Toker, “ İşte bu kadar sağlıksızlığın yaşandığı bir ortamda hastane olarak planlanmış bir yapının niteliği değiştirilerek sayısı her gün arttırılan cezaevlerinden birisi haline getirileceği açıklaması gündemdedir. Yaklaşık 15 bin nüfuslu Altınova’da tamamı halktan toplanan bağışlarla yapılan hastane binası açık cezaevine dönüştürülmek isteniyor. Yaz aylarında turistlerin tatil için akın ettiği, doğal ürünlerinin tercih edildiği pazarıyla, altın rengi kumsalıyla, deniziyle ünlü Altınova şimdi yerleşim yerinin tam ortasına yapılacak olan açık cezaevi ile itibarsızlaştırılmaya mı çalışılmaktadır. Acaba Altınova halkı ayaklarına gelecek olan sağlık hizmeti için yaptıkları bağışların bir cezaevine dönüştürülmesine nasıl rıza gösterecektir. Altyapı hizmetlerinden ulaşıma kadar; eğitim, sağlık, barınma gibi birçok temel hakların da insani bir şekilde karşılanmadığı koşullarda Altınova’nın ihtiyacı cezaevi olması düşünülemez.

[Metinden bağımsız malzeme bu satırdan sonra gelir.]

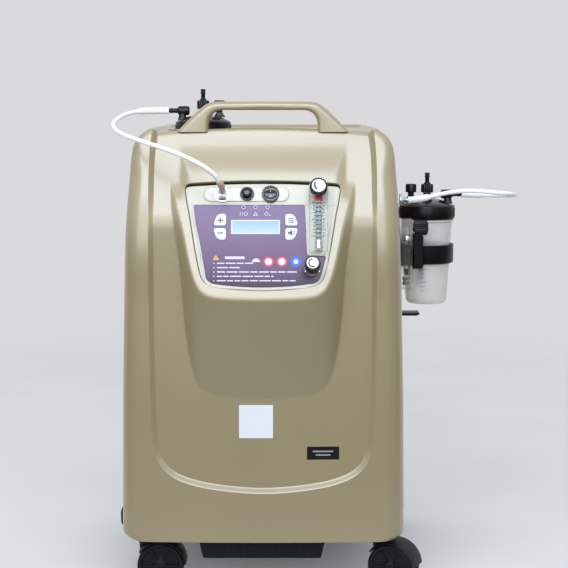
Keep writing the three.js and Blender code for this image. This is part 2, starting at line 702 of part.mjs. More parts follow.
function sieveBed(x) {
  const canister = turned([[0, DECK_Z], [38, DECK_Z], [38, DECK_Z + 10], [34, DECK_Z + 12], [34, DECK_Z + 318],
    [38, DECK_Z + 320], [38, DECK_Z + 330], [8, DECK_Z + 332], [8, DECK_Z + 346], [0, DECK_Z + 346]], 20);
  return place(canister, shift(x, 100, 0));
}

function oxygenTank() {
  return place(turned([[0, DECK_Z], [30, DECK_Z], [36, DECK_Z + 8], [36, DECK_Z + 200], [26, DECK_Z + 214],
    [6, DECK_Z + 216], [6, DECK_Z + 228], [0, DECK_Z + 228]], 20), shift(-128, -70, 0));
}

function valveManifold() {
  const block = box(-46, 46, 92, 124, 350, 384);
  const coils = [-30, 30].map((x) => place(rod(12, 383, 418, 16), shift(x, 108, 0)));
  const legs = [-38, 38].map((x) => box(x - 3, x + 3, 96, 120, DECK_Z, 351));
  return join(block, ...coils, ...legs);
}

// ---------------------------------------------------------------- assembly

const COLOURS = {
  champagne: 0xb8ac90, black: 0x161616, cream: 0xd8d3bf, violet: 0x6d5a80, pale: 0xdfe6f2, screen: 0xa9c6e4,
  chrome: 0xc8c8cc, clear: 0xd8dfe0, brown: 0x2c1c18, white: 0xf4f4f0, seal: 0xd9c9b8, foam: 0x303438,
  steel: 0x8d9196,
};

const nodes = [];

function add(name, solid, colour) {
  nodes.push({ name, solid, colour: COLOURS[colour] });
}

add('front_shell', frontShell(), 'champagne');
add('rear_shell', rearShell(), 'champagne');
add('bottle_well', bottleWell(), 'champagne');
add('carry_handle', carryHandle(), 'champagne');
add('base_chassis', baseChassis(), 'black');
add('control_panel', onFace(controlPanel()), 'cream');
add('panel_overlay', onFace(panelOverlay()), 'violet');
add('lcd_module', onFace(lcdModule()), 'screen');
add('outlet_plate', onFace(outletPlate()), 'cream');
add('front_nozzle', onFace(frontNozzle()), 'chrome');
add('breaker_button', onFace(breakerButton()), 'black');
add('rocker_bezel', onFace(rockerBezel()), 'black');
add('power_rocker', onFace(powerRocker()), 'black');
forEachKey((outline, u, v) => onFace(keyCap(outline, u, v))).forEach((solid, i) => {
  add(['key_plus', 'key_minus', 'key_mode', 'key_mute'][i], solid, 'pale');
});

const frontBlock = flowBlock(-46, 50, METER_KNOB_V, FRONT_METER_DEPTH, METER_PORTS_V, 14);
add('front_flow_block', onFace(place(frontBlock, frontMeter)), 'clear');
add('front_flow_float', onFace(place(flowFloat(-24.5, FRONT_METER_DEPTH), frontMeter)), 'black');
const frontKnobAt = shift(0, METER_KNOB_V, FRONT_METER_DEPTH + 3 + GAP);
add('front_flow_knob', onFace(place(place(flowKnob(12, 12), frontKnobAt), frontMeter)), 'black');
const bush = turned([[0, -18], [7, -18], [7, -3.3], [10.8, -3], [10.8, 2], [8, 3], [8, 9], [0, 9]], 24);
add('lock_bush', onFace(place(bush, shift(...LOCK_AT, 0))), 'chrome');
add('lock_knob', onFace(place(flowKnob(10.6, 18), shift(...LOCK_AT, 9.3))), 'black');

add('side_nozzle', sideNozzle(), 'chrome');
const sideBlock = flowBlock(418, 516, SIDE_METER_KNOB_Z, 16, [SIDE_METER_PORT_Z, SIDE_METER_KNOB_Z], 16);
add('side_flow_block', place(sideBlock, sideMeterFrame), 'clear');
add('side_flow_float', place(flowFloat(441, 16), sideMeterFrame), 'black');
const sideKnobAt = shift(0, SIDE_METER_KNOB_Z, 19 + GAP);
add('side_flow_knob', place(place(flowKnob(10.5, 19), sideKnobAt), sideMeterFrame), 'black');
add('bottle_bracket', bottleBracket(), 'black');

for (const [prefix, at, turn] of [['side', SIDE_BOTTLE, 0], ['top', TOP_BOTTLE, 180]]) {
  const frame = shift(...at).multiply(turnZ(turn));
  add(`${prefix}_jar`, place(bottleJar(), frame), 'clear');
  add(`${prefix}_lid`, place(bottleLid(), frame), 'brown');
  add(`${prefix}_outlet_nut`, place(outletNut(), frame), 'black');
  add(`${prefix}_relief_cap`, place(reliefCap(), frame), 'black');
  add(`${prefix}_elbow`, place(inletElbow(), frame), 'black');
}
add('side_seal', place(ring(34.5, 37.6, -22.4, -19.1, BOTTLE_SIDES), shift(...SIDE_BOTTLE)), 'seal');
add('front_hose', hose(FRONT_HOSE_ROUTE, 48), 'white');
add('side_hose', hose(SIDE_HOSE_ROUTE, 36), 'white');

for (const [name, sx, sy, turn] of [['front_left', -1, -1, 0], ['front_right', 1, -1, -25], ['rear_left', -1, 1, 0],
  ['rear_right', 1, 1, 0]]) {
  const at = shift(sx * CASTER_X, sy * CASTER_Y, 0).multiply(turnZ(turn));
  add(`caster_fork_${name}`, place(casterFork(), at), 'black');
  add(`caster_wheels_${name}`, place(casterWheels(), at), 'black');
}

add('cord_hook', cordHook(), 'black');
add('side_bumper', sideBumper(), 'black');
add('filter_door', filterDoor(), 'champagne');
add('intake_filter', intakeFilter(), 'foam');
add('power_inlet', powerInlet(), 'black');
add('fan_frame', fanFrame(), 'black');
add('fan_rotor', fanRotor(), 'black');
add('compressor', compressor(), 'steel');
add('sieve_bed_left', sieveBed(-112), 'steel');
add('sieve_bed_right', sieveBed(112), 'steel');
add('oxygen_tank', oxygenTank(), 'steel');
add('valve_manifold', valveManifold(), 'steel');

// The origin is the middle of the footprint of everything but the hoses, on the floor.
const extent = new THREE.Box3();
for (const { name, solid } of nodes) {
  if (!name.endsWith('_hose')) {
    const geometry = toGeometry(solid);
    geometry.computeBoundingBox();
    extent.union(geometry.boundingBox);
  }
}
const middle = extent.getCenter(new THREE.Vector3());

const part = new THREE.Group();
part.name = 'oxygen_concentrator';
for (const { name, solid, colour } of nodes) {
  const geometry = toGeometry(solid);
  geometry.translate(-middle.x, -middle.y, -extent.min.z);
  const mesh = new THREE.Mesh(geometry, new THREE.MeshStandardMaterial({ color: colour, roughness: 0.6 }));
  mesh.name = name;
  part.add(mesh);
}

export default part;
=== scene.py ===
import json
from math import cos, hypot, pi, radians, sin, sqrt, tan

import bmesh
import bpy
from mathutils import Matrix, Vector
from mathutils.bvhtree import BVHTree
from mathutils.geometry import tessellate_polygon

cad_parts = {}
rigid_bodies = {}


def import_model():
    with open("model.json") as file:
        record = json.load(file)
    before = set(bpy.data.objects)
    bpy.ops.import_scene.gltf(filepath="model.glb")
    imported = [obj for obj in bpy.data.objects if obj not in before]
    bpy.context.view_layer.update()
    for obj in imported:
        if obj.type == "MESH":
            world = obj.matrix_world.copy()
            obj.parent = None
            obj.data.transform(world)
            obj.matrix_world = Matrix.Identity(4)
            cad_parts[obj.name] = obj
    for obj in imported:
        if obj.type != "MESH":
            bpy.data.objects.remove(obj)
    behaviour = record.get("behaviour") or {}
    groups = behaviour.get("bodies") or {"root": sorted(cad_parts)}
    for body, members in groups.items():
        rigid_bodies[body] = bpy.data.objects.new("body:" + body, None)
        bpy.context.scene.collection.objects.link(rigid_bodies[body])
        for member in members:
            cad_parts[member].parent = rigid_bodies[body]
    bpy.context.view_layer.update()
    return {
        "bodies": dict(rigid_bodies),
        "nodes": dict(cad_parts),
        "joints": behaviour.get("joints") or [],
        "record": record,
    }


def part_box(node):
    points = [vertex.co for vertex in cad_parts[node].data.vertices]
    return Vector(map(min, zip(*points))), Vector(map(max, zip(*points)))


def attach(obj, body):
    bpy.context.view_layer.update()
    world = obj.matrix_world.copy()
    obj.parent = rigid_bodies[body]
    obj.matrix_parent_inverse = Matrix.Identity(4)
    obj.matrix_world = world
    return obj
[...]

Hem de kadınlar için açık cezaevi. Bu eşitsiz sistemde kadınların çalışma yaşamına katılamadığı, katılanların da en güvencesiz işlerde çalıştırıldığı, kadın sağlığının yok sayıldığı ortadayken kadınların ihtiyacı cezaevi midir? Biz sadece birkaç ihtiyacı sayalım: Devletin yapması gereken bakım ihtiyaçları kadınların üzerine yıkılmış durumdadır. Yaşlı ve hasta bakımı bu mevcut binada kolektif karşılanabilir. Kadınlar çalışsın ya da çalışmasın çocuklarını güvenle bırakacağı bir kuruma ihtiyaç duymaktadır. Kreş hiçbir Altınovalının reddedemeyeceği bir ihtiyaçtır. Sığınma evi, kadın danışma merkezi, halk eğitim kursları gibi ihtiyaçlar bütün kadınların talebidir. Son yaşanan eğitim sistemi değişikliklerin de hani sayın bakan açıklamıştı ya; “en nitelikli okul evinize en yakın okuldur”. Altınovalı gençler için de böyle nitelikli bir okul neden olmasın. Kısacası insanların yaşadıkları ortamda ki gerçek ihtiyaçları sorulmadan, gerekli araştırmalar yapılmadan, emrivakiler ile alınan kararlar topluma yarardan çok zarar verecektir. Toplumu yönetenler dayatmalardan ziyade ihtiyaçlar doğrultusunda hareket etmelidirler. Şu da unutulmamalıdır ki: bir okul 100 hapishanenin açılmasına engel olabilir. Özgürlükleri tel örgüler ile kısıtlamaktansa eğitim ile oluşturulmaya çalışılan tel örgüleri yok etmek gelecek için daha doğru bir davranıştır. Eğitim geç ama doğru sonuçlar doğuran bir sistemdir. Tercihimiz tel örgülerden yana değil huzurdan, barıştan, özgürlükten yanadır” dedi.